Nada hay más valioso para el Poder que el cumplimiento de una orden. Sucede en Kiev y en Alepo; sucedió, por ejemplo, en el antiguo campo libanés de Sabra y Shatila. Sucede en cualquier país en todas sus Administraciones Públicas, sin importar el tamaño o sus responsabilidades: todo subordinado, ya sea empleado, funcionario o militar, está obligado a cumplir las órdenes de un superior. El Principio de Obediencia Debida, así se le conoce, exige que el mandato se ejecute de inmediato, sin discusión ni derecho a réplica. Una vez producidos sus efectos, el subordinado podrá recurrirla, bien ante el propio superior o ante instancias superiores, ejerciendo así un derecho que es tan constitucional como tardío.
Pero no todas las órdenes son iguales. Existen algunas cuyo carácter solo es organizativo, y la discusión sobre su procedencia no deja de ser retórica. Otras afectan a esferas especialmente protegidas y su cumplimiento merece un debate más sosegado, tanto social como jurídico.

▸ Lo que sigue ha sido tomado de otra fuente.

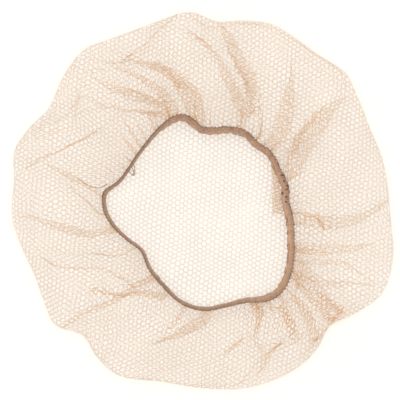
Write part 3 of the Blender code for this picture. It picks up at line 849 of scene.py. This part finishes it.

El problema surge con aquellas órdenes que afectan a bien más sagrado del ser humano: la vida. En su espléndida novela Calle Este-Oeste (Anagrama, 2016), el abogado y escritor Philip Sand describe cómo en los Juicios de Núremberg se prohibió la aplicación de la obediencia debida como eximente, cuando el cumplimiento de una orden, en este caso militar, suponía la comisión de un crimen de guerra o un delito de lesa humanidad. En ese caso, cualquier soldado raso estaba y está obligado a desobedecer.
El castigo aplicable a los actos más infames difiere del contexto en que nacen. Una orden cuartelaria que es aplaudida por quien la dicta, por los soldados que jalean al superior o por aquellos que se embriagan fácilmente con los símbolos del horror, dista del silencio que precede a la tragedia. Silencio que es neblinoso y está lleno de tierra. Silencio que supera las órdenes estratégicas y quema las manos de quien sostiene un fusil, de quien apunta con el cañón a un edificio de viviendas o de quien libera el misil sobre la masa de mujeres y hombres que deambulan en una calle cualquiera. Ese silencio en el que hierven las incógnitas de la guerra es siempre (o casi siempre) decisivo.
La sangrienta invasión de Ucrania me conduce a la novela que, en 1949 y en plena guerra árabe-israelí, el escritor S. Yihzar publicó bajo el título Un pueblo árabe (Minúscula, 2009). En ella narra la invasión de la pequeña villa de Hirbet Hiza por una unidad de soldados que debe desalojarla y enviar a sus habitantes a un campo de refugiados. Es esta una historia de invasiones, de soldados aferrados a su deber militar y de mujeres y hombres que esperan al enemigo junto a sus casas, en medio de los caminos, todos ellos dispuestos a emprender la marcha. Los soldados, fusil en mano, avanzan solitariamente. Sienten que alguien les ha reemplazado, que la muerte ha adelantado su discurso. El pueblo se sabe condenado y lo acepta. Se rinde ante el ejército invasor y expone su cuerpo colectivo para que abra fuego, para que todos los soldados sin excepción disparen al menos una vez. Pero no es tan fácil cumplir una orden, y menos aún cuando el silencio desborda la lógica militar. «El sol se hizo más grande —dice el narrador— y el día se arrellanó en el valle. No sabría decir por qué de pronto tomó fuerza en mí una sensación de soledad. En ese momento, lo más conveniente habría sido abandonar todo aquello y regresar a casa. Las incursiones, operaciones y misiones resultaban ya repugnantes». Y quienes debían cumplir la misión, quienes tenían el monopolio de la fuerza, avanzan. Avanzan observando al enemigo. Avanzan descifrando rostros y dando explicaciones. Los soldados, calle por calle, retroceden ante el pueblo y bajan el fusil porque pesa demasiado. La orden no es ya sino una frase en la pechera, mucho más liviana que el plomo. Y ante la necesidad de sangre que impone la guerra —ahora regreso a Ucrania y a su injustificada agresión—, todos recuerdan las palabras del viejo Tolstoi: «¿Y qué culpa tiene ese hombre con sus ojos azules y su hoyuelo en la barbilla? No comprendo nada, nada».